My Power Bank Looks Beat Up

Skip it. A dented case, swollen shell, or loose port is a red flag. Bring a different charger. Buy a new pack before the trip and recycle the old one at an electronics drop-off.

My Carry-On Was Forced Into The Sizer

If it’s going under the plane, pull out your power bank pouch first. Do it while you’re still in the boarding area, not at the aircraft door when the line is jammed.

I’m Connecting To An International Flight

Start with the strictest rule set you’ll face. Many carriers align with the 100 Wh baseline, then require approval for 101–160 Wh. If you’re near the limit, stick to a pack that prints “100 Wh” or less on the case to avoid back-and-forth at a transfer checkpoint.

Carry-On Decision Table For Portable Chargers

Use this table to decide what to do with your charger in the last 10 minutes before you leave for the airport.

Your Situation What To Do Why It Works
Normal phone power bank under 100 Wh Pack in carry-on, top pocket or pouch Matches common cabin limits and stays easy to show
Pack is 101–160 Wh Call the airline, get approval, carry it on Some carriers allow it with permission and a small quantity cap
Pack is over 160 Wh Leave it home or ship by ground Most passenger rules block large packs
Carry-on is being gate-checked Remove power bank before handing the bag over Spare lithium batteries can’t ride in checked baggage
No rating label is visible Add a clear Wh note on tape or bring proof on your phone Helps officers confirm the pack is within limits
Charger is hot, swollen, or damaged Don’t travel with it Damaged lithium packs raise overheating odds

A Pre-Trip Portable Charger Checklist

Run this list the night before your flight so the battery rules don’t turn into a boarding-time headache.

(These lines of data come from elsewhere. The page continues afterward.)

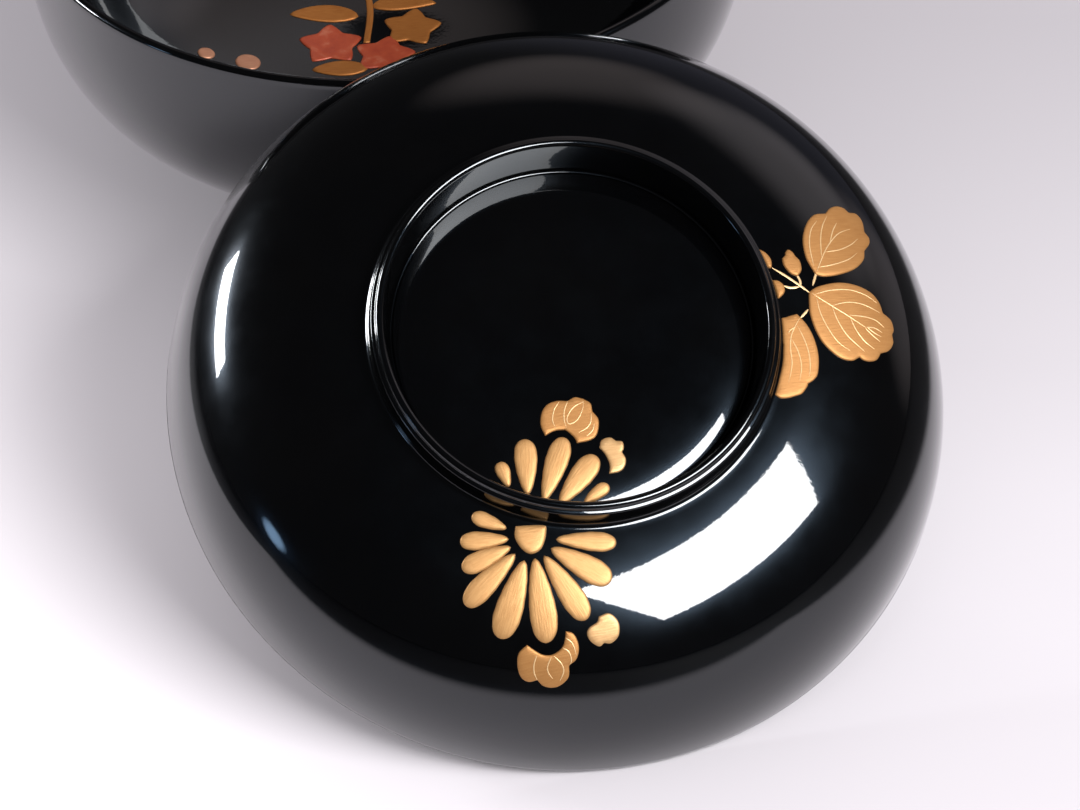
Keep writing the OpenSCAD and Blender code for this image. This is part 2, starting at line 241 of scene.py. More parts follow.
# ---------------------------------------------------------------- meshes
def make_object(name, points, faces, body):
    """A mesh of points in millimetres in the body's own frame, put in place and riding on its body."""
    mesh = bpy.data.meshes.new(name)
    mesh.from_pydata([PLACE[body] @ Vector(p * MM) for p in np.asarray(points, float)], [], faces)
    mesh.validate()
    mesh.polygons.foreach_set("use_smooth", [True] * len(mesh.polygons))
    thing = bpy.data.objects.new(name, mesh)
    scene.collection.objects.link(thing)
    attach(thing, body)
    return thing


def ring_faces(first, second):
    """Faces between two rings of vertices; a ring of one vertex is a point on the axis."""
    m, n = len(first), len(second)
    faces = []
    for i in range(TURNS):
        j = (i + 1) % TURNS
        face = [first[i % m], first[j % m], second[j % n], second[i % n]]
        faces.append([v for k, v in enumerate(face) if v != face[k - 1]])
    return faces


def set_normals(thing, body, normals, smooth):
    """Gives the smooth faces the outline's own normals, and keeps the other faces flat."""
    turn = PLACE[body].to_3x3()
    turned = [turn @ Vector(n) for n in normals]
    corner_normals = []
    for polygon, is_smooth in zip(thing.data.polygons, smooth):
        corner_normals += [turned[v] if is_smooth else polygon.normal for v in polygon.vertices]
    thing.data.normals_split_custom_set(corner_normals)


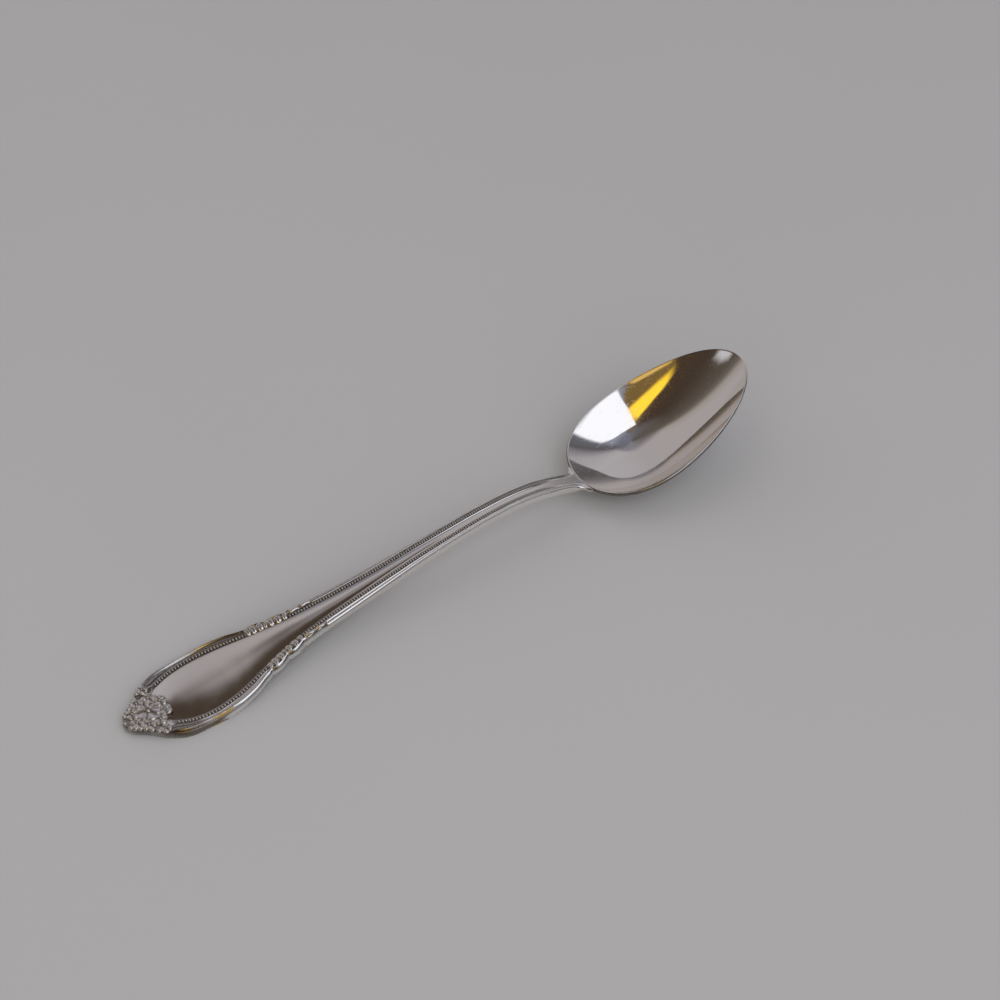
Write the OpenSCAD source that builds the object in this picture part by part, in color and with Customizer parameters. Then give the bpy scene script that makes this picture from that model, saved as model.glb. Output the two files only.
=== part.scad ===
// Silver-plated teaspoon, lying on a table on its bowl and the tip of its handle.
// The handle runs along X from its tip to the bowl, Z is up and the table is z = 0.
// The origin is on the table, under the middle of the spoon.
// Every named solid is one region of the struck metal, seated face to face on the next.

/* [Overall] */
// Length of the spoon, seen from above
spoon_l = 154; // [146:1:162]

/* [Bowl] */
// Length of the bowl, seen from above
bowl_l = 44.6; // [41:0.2:48]
// Width of the bowl at its widest
bowl_w = 28.2; // [25:0.2:31]
// Depth of the hollow below its rim
bowl_depth = 8; // [7:0.1:9]
// Thickness of the metal under the hollow
bowl_wall = 1.1; // [0.8:0.1:1.6]
// Width of the edge of the rim
rim_t = 0.8; // [0.6:0.1:1.2]
// Height that the rim gains from the neck to the tip of the bowl
rim_rise = 14; // [11:0.5:16]
// Sag of the rim below a straight line from the neck to the tip
rim_sag = 1; // [0.5:0.1:1.6]
// Depth of the metal worn flat where the bowl touches the table
heel_wear = 0.1; // [0.06:0.01:0.16]
// Thickness of the tongue that the stem ends in, under the bowl
tongue_t = 1; // [0.6:0.1:1.4]

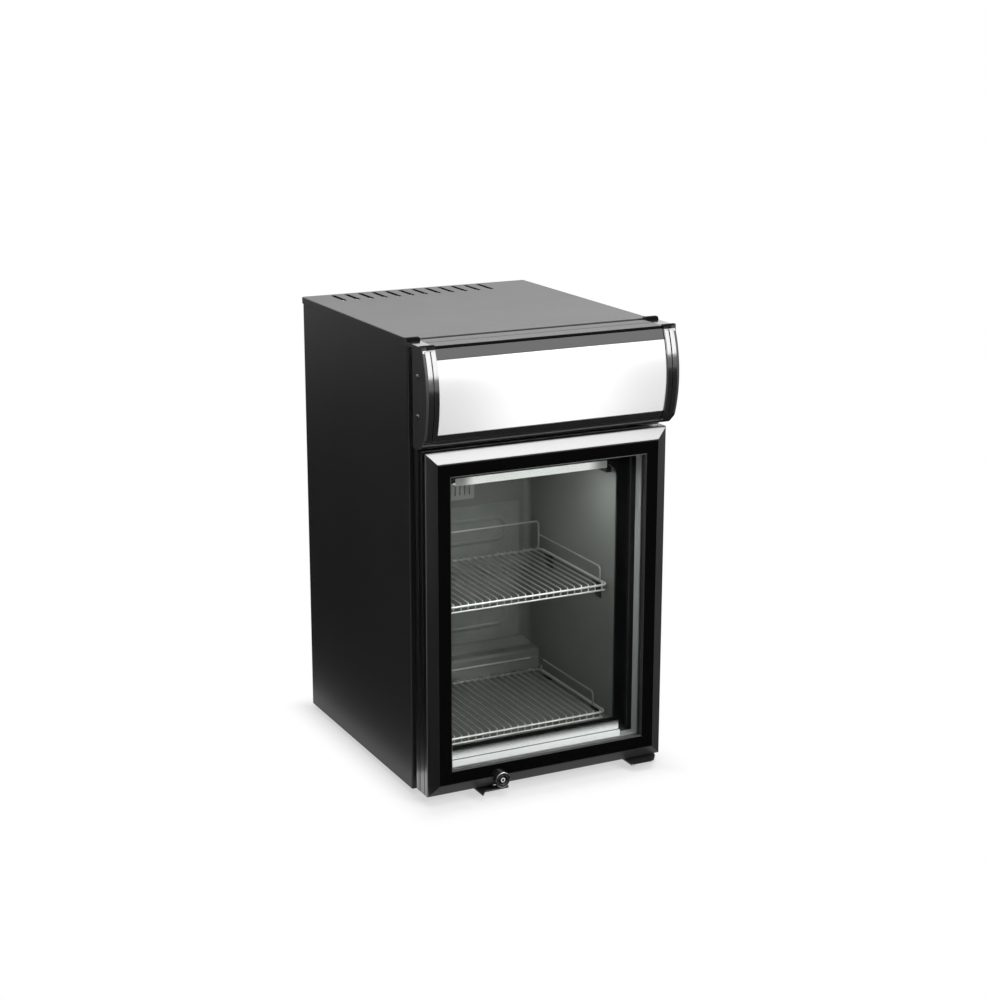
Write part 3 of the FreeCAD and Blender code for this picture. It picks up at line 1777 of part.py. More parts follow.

  • Choose one or two power banks you trust, with clear Wh markings.
  • Charge them at home so you’re not hunting for outlets at the gate.
  • Pack them in carry-on only, in a pouch that keeps ports from touching metal.
  • If your carry-on might get gate-checked, keep the pouch in your personal item for easy removal.
  • Skip any pack that’s damaged, swollen, or recalled.
  • Bring a short cable that fits your phone so the pack stays close to you during use.